When I read phrases like “You have set us. . .to serve at Your holy altar,” many times I interpret them to refer not only to the clergy who are at the altar, meaning standing right at the altar. Because in the context of worship, everyone is supposed to be involved in serving. The priest may be the celebrant or director of the worship, but he is not the only one who is serving. The people play an integral part in worship in the Orthodox Church as they offer the responses to the petitions that are offered by the clergy. They complete the prayers by offering “Amen.” Without the people, there can be no Divine Liturgy, because the Eucharist can only be celebrated in the context of community. While only the celebrating clergy stand directly in front of the Holy Table, all of the people stand before the Holy Altar, we present ourselves to Christ who is present on the table.
God has called each of us to something. There is no one who has not been called by God. There is no one who has not been gifted at least one way in which they can glorify and serve God. And there isn’t one person who is worthy of God’s call. That is because this call is a gift, a blessing, to each of us. It is not an entitlement. This runs counterculture to our world. We encourage (and sometimes force) our kids to work hard in school, so that they can get a good job and makes lots of money, i.e., have a good life. We don’t posture this generally is encouraging them to discover God’s call for them and to use it to serve Him. I’m a parent and I’m guilty of this. The message many times to my son is “work hard, so you can go to college and get a good job.” When it should be, “God has given you some unique gifts, use your time in school to help discover them, and then once you’ve discovered them and learned how to use them, go out into the world and serve God by serving others.” God’s gifts and God’s call to each of us is not based on our worthiness but on His mercy and compassion towards us.

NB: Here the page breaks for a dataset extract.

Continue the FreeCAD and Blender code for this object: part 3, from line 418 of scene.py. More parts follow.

A critical part of our service, however, regardless of how we serve in our chosen vocation, is to serve that the holy altar, to come and offer prayers in worship, to offer encouragement to others outside of worship and to take our place in a church community as a steward so that the community can lead others to Christ and can offer philanthropy to those who are in need.
Not every line of the Divine Liturgy of St. Basil corresponds verbatim to a verse of Scripture. In the interest of always bringing Scripture into these reflections, when there isn’t a direct correlation to a Scripture passage, I choose a verse or verses that relate to the topic. Such is the case with this reflection.

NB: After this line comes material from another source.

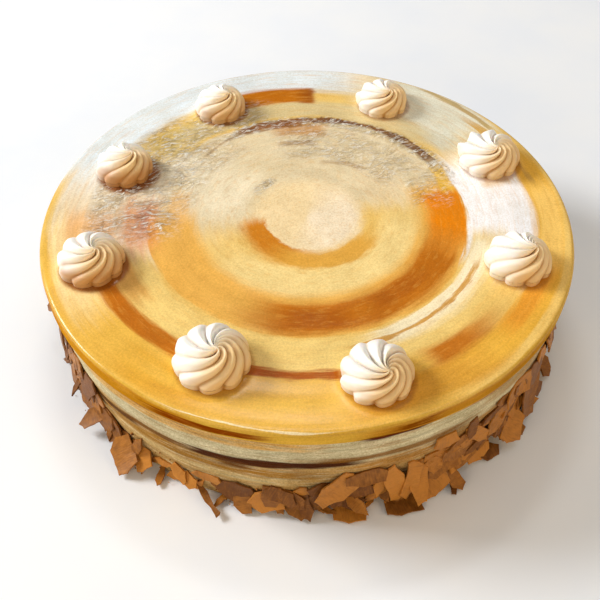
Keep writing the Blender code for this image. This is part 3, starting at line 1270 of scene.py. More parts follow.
@dataclass
class Maker(Graph):
    """A Geometry Nodes tree with named inputs."""
    inlet: Any = None
    outlet: Any = None
    sockets: dict[str, str] = field(default_factory=dict)

    @classmethod
    def new(cls, name: str) -> "Maker":
        """Start a tree that makes one geometry."""
        tree = bpy.data.node_groups.new(name, "GeometryNodeTree")
        tree.interface.new_socket("Geometry", in_out="OUTPUT", socket_type="NodeSocketGeometry")
        return cls(tree, tree.nodes.new("NodeGroupInput"), tree.nodes.new("NodeGroupOutput"))

    def ask(self, name: str, kind: str = "Float") -> Any:
        """A named input.

        Args:
            name: the input's name.
            kind: Float, Int, Vector or Material.

        Returns:
            A value, or the socket itself for a vector or material.
        """
        made = self.tree.interface.new_socket(name, in_out="INPUT", socket_type=f"NodeSocket{kind}")
        self.sockets[name] = made.identifier
        socket = self.inlet.outputs[name]
        return Value(self, socket) if kind in ("Float", "Int") else socket

    def close(self, geometry: bpy.types.NodeSocket, material: Any) -> None:
        """End the tree: realize the instances and set the material."""
        real = self.node("GeometryNodeRealizeInstances", None, {0: geometry})
        painted = self.node("GeometryNodeSetMaterial", None,
                            {"Geometry": real.outputs[0], "Material": material})
        self.tree.links.new(painted.outputs[0], self.outlet.inputs[0])

    def run(self, name: str, values: dict[str, Any]) -> bpy.types.Object:
        """Make one piece with the tree.

        Args:
            name: the piece's name.
            values: its inputs by name.

        Returns:
            The piece, as a plain mesh at the origin.
        """
        piece = add_piece(name, bpy.data.meshes.new(f"{name}_seed"))
        modifier = piece.modifiers.new("Make", "NODES")
        modifier.node_group = self.tree
        for key, value in values.items():
            modifier[self.sockets[key]] = value
        bpy.context.view_layer.update()
        evaluated = piece.evaluated_get(bpy.context.evaluated_depsgraph_get())
        mesh = bpy.data.meshes.new_from_object(evaluated)
        piece.modifiers.clear()
        seed = piece.data
        piece.data = mesh
        mesh.name = name
        bpy.data.meshes.remove(seed)
        return piece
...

Zechariah was a priest of God, serving in the temple. He was married to Elizabeth. They were both very devout and pious in their faith. However, they were not able to have children. Back then, people thought that not having children was a sign that one had lost the favor of God. This is not our current understanding. Everything that is good comes from God. And God grants different gifts to different people. Some are gifted with children, and some are gifted with other things. There are others who do not desire children, and this choice is to be respected. In Luke 1, we read that Zacharias was on duty in the temple one day when he was visited by the Archangel Gabriel. The Archangel told him that he and Elizabeth would have a child in their old age and this child would be the Forerunner of Christ. Zechariah did not believe the angel, and the angel told him that not only was he going to have a son, but that he would be mute until that happened because he did not believe.
When his son was born, on the eighth day after the birth, the time came to give the child a name, and Zechariah wrote on a tablet that the child’s name would be John. Immediately, his tongue was loosened, and he praised God. What is significant about this is that the Jewish people lived in expectation of a Messiah, a deliverer. They had clung to this belief for thousands of years. Prophets had foretold the coming of the Messiah. Then it seemed that the prophets had gone silent, that perhaps God had forgotten His people. And here Zechariah was blessing God and encouraging the people that despite their lowly situation (an absence of prophets and subservience to first Babylonian and now Roman overlords) that God had not forgotten them. In fact, they were still His chosen people, He still was calling them. He still wanted THEM.
And this is a good message for us today—even when it seems like God is absent, whether from our world or from own lives, He isn’t. Even when we mess up our lives through sin, God still calls us, God still wants us, ALL of us, even the “worst” of us, even the most lost of us.
As we begin this study of the Divine Liturgy of St. Basil, let us do so with the notion that despite our lowliness, God has called us, in His mercy and compassion, to serve at the Holy Altar in worship, and away from the altar in service to others.